### What is needed
Transcribe the entries below exactly.

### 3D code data
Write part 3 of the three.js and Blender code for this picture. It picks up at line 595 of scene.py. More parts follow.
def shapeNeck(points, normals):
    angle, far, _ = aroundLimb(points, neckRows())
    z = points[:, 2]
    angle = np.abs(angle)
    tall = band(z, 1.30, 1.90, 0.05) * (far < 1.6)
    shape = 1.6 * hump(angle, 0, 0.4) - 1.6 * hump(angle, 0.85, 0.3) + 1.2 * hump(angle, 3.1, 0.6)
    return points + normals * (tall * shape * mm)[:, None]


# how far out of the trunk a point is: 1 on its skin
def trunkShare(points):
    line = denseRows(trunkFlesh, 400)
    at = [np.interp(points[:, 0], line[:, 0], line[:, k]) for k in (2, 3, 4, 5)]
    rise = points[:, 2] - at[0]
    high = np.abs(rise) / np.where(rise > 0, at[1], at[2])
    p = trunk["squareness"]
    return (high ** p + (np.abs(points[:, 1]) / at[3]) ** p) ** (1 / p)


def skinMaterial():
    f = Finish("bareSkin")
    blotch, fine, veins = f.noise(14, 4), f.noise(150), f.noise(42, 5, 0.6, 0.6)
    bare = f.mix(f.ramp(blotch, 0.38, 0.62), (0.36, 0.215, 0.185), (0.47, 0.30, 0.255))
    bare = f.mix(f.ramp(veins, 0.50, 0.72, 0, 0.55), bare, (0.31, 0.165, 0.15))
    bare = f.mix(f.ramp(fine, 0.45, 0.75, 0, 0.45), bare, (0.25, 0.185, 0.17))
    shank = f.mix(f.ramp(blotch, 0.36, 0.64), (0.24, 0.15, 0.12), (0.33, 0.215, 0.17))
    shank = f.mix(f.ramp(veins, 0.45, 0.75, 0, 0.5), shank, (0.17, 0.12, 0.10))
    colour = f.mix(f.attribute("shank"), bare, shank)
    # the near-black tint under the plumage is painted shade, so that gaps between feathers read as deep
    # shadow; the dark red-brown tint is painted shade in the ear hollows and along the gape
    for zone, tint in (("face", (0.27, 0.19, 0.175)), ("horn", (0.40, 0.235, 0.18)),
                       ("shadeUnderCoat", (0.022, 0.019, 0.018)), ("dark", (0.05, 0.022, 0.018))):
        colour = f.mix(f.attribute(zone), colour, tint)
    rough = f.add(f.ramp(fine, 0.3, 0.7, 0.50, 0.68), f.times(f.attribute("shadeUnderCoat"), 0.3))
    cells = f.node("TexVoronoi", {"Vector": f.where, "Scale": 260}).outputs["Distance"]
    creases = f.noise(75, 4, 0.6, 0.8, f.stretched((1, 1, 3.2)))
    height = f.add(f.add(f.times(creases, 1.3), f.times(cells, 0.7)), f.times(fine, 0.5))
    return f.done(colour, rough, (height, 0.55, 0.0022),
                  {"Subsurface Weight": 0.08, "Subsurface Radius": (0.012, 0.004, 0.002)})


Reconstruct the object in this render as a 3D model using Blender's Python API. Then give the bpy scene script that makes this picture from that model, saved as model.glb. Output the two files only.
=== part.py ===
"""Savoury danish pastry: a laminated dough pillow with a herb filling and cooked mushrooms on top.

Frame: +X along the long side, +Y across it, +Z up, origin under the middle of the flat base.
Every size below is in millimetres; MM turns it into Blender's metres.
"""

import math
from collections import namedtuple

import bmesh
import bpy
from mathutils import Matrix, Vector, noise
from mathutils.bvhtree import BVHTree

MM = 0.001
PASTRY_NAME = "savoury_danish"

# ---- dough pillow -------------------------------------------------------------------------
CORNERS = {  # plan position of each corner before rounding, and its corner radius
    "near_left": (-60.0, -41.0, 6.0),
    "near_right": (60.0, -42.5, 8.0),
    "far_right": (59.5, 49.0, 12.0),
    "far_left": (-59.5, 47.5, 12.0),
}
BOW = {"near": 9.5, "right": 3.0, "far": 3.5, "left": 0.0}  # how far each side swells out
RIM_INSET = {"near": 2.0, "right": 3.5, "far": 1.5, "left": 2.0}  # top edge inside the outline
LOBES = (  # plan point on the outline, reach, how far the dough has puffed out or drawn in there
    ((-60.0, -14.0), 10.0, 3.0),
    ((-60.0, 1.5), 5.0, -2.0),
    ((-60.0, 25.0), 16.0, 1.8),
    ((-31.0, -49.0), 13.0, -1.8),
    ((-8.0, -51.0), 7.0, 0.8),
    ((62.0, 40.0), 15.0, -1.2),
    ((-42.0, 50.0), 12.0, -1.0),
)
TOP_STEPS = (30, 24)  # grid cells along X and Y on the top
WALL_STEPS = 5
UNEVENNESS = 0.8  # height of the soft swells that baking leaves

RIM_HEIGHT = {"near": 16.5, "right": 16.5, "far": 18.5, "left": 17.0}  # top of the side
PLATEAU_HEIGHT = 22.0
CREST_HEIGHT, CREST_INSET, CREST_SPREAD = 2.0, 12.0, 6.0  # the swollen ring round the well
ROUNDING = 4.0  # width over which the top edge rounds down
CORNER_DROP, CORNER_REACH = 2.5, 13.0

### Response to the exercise
Write part 3 of the three.js and Blender code for this picture. It picks up at line 595 of scene.py. More parts follow.
def shapeNeck(points, normals):
    angle, far, _ = aroundLimb(points, neckRows())
    z = points[:, 2]
    angle = np.abs(angle)
    tall = band(z, 1.30, 1.90, 0.05) * (far < 1.6)
    shape = 1.6 * hump(angle, 0, 0.4) - 1.6 * hump(angle, 0.85, 0.3) + 1.2 * hump(angle, 3.1, 0.6)
    return points + normals * (tall * shape * mm)[:, None]


# how far out of the trunk a point is: 1 on its skin
def trunkShare(points):
    line = denseRows(trunkFlesh, 400)
    at = [np.interp(points[:, 0], line[:, 0], line[:, k]) for k in (2, 3, 4, 5)]
    rise = points[:, 2] - at[0]
    high = np.abs(rise) / np.where(rise > 0, at[1], at[2])
    p = trunk["squareness"]
    return (high ** p + (np.abs(points[:, 1]) / at[3]) ** p) ** (1 / p)


def skinMaterial():
    f = Finish("bareSkin")
    blotch, fine, veins = f.noise(14, 4), f.noise(150), f.noise(42, 5, 0.6, 0.6)
    bare = f.mix(f.ramp(blotch, 0.38, 0.62), (0.36, 0.215, 0.185), (0.47, 0.30, 0.255))
    bare = f.mix(f.ramp(veins, 0.50, 0.72, 0, 0.55), bare, (0.31, 0.165, 0.15))
    bare = f.mix(f.ramp(fine, 0.45, 0.75, 0, 0.45), bare, (0.25, 0.185, 0.17))
    shank = f.mix(f.ramp(blotch, 0.36, 0.64), (0.24, 0.15, 0.12), (0.33, 0.215, 0.17))
    shank = f.mix(f.ramp(veins, 0.45, 0.75, 0, 0.5), shank, (0.17, 0.12, 0.10))
    colour = f.mix(f.attribute("shank"), bare, shank)
    # the near-black tint under the plumage is painted shade, so that gaps between feathers read as deep
    # shadow; the dark red-brown tint is painted shade in the ear hollows and along the gape
    for zone, tint in (("face", (0.27, 0.19, 0.175)), ("horn", (0.40, 0.235, 0.18)),
                       ("shadeUnderCoat", (0.022, 0.019, 0.018)), ("dark", (0.05, 0.022, 0.018))):
        colour = f.mix(f.attribute(zone), colour, tint)
    rough = f.add(f.ramp(fine, 0.3, 0.7, 0.50, 0.68), f.times(f.attribute("shadeUnderCoat"), 0.3))
    cells = f.node("TexVoronoi", {"Vector": f.where, "Scale": 260}).outputs["Distance"]
    creases = f.noise(75, 4, 0.6, 0.8, f.stretched((1, 1, 3.2)))
    height = f.add(f.add(f.times(creases, 1.3), f.times(cells, 0.7)), f.times(fine, 0.5))
    return f.done(colour, rough, (height, 0.55, 0.0022),
                  {"Subsurface Weight": 0.08, "Subsurface Radius": (0.012, 0.004, 0.002)})


Reconstruct the object in this render as a 3D model using Blender's Python API. Then give the bpy scene script that makes this picture from that model, saved as model.glb. Output the two files only.
=== part.py ===
"""Savoury danish pastry: a laminated dough pillow with a herb filling and cooked mushrooms on top.

Frame: +X along the long side, +Y across it, +Z up, origin under the middle of the flat base.
Every size below is in millimetres; MM turns it into Blender's metres.
"""

import math
from collections import namedtuple

import bmesh
import bpy
from mathutils import Matrix, Vector, noise
from mathutils.bvhtree import BVHTree

MM = 0.001
PASTRY_NAME = "savoury_danish"

# ---- dough pillow -------------------------------------------------------------------------
CORNERS = {  # plan position of each corner before rounding, and its corner radius
    "near_left": (-60.0, -41.0, 6.0),
    "near_right": (60.0, -42.5, 8.0),
    "far_right": (59.5, 49.0, 12.0),
    "far_left": (-59.5, 47.5, 12.0),
}
BOW = {"near": 9.5, "right": 3.0, "far": 3.5, "left": 0.0}  # how far each side swells out
RIM_INSET = {"near": 2.0, "right": 3.5, "far": 1.5, "left": 2.0}  # top edge inside the outline
LOBES = (  # plan point on the outline, reach, how far the dough has puffed out or drawn in there
    ((-60.0, -14.0), 10.0, 3.0),
    ((-60.0, 1.5), 5.0, -2.0),
    ((-60.0, 25.0), 16.0, 1.8),
    ((-31.0, -49.0), 13.0, -1.8),
    ((-8.0, -51.0), 7.0, 0.8),
    ((62.0, 40.0), 15.0, -1.2),
    ((-42.0, 50.0), 12.0, -1.0),
)
TOP_STEPS = (30, 24)  # grid cells along X and Y on the top
WALL_STEPS = 5
UNEVENNESS = 0.8  # height of the soft swells that baking leaves

RIM_HEIGHT = {"near": 16.5, "right": 16.5, "far": 18.5, "left": 17.0}  # top of the side
PLATEAU_HEIGHT = 22.0
CREST_HEIGHT, CREST_INSET, CREST_SPREAD = 2.0, 12.0, 6.0  # the swollen ring round the well
ROUNDING = 4.0  # width over which the top edge rounds down
CORNER_DROP, CORNER_REACH = 2.5, 13.0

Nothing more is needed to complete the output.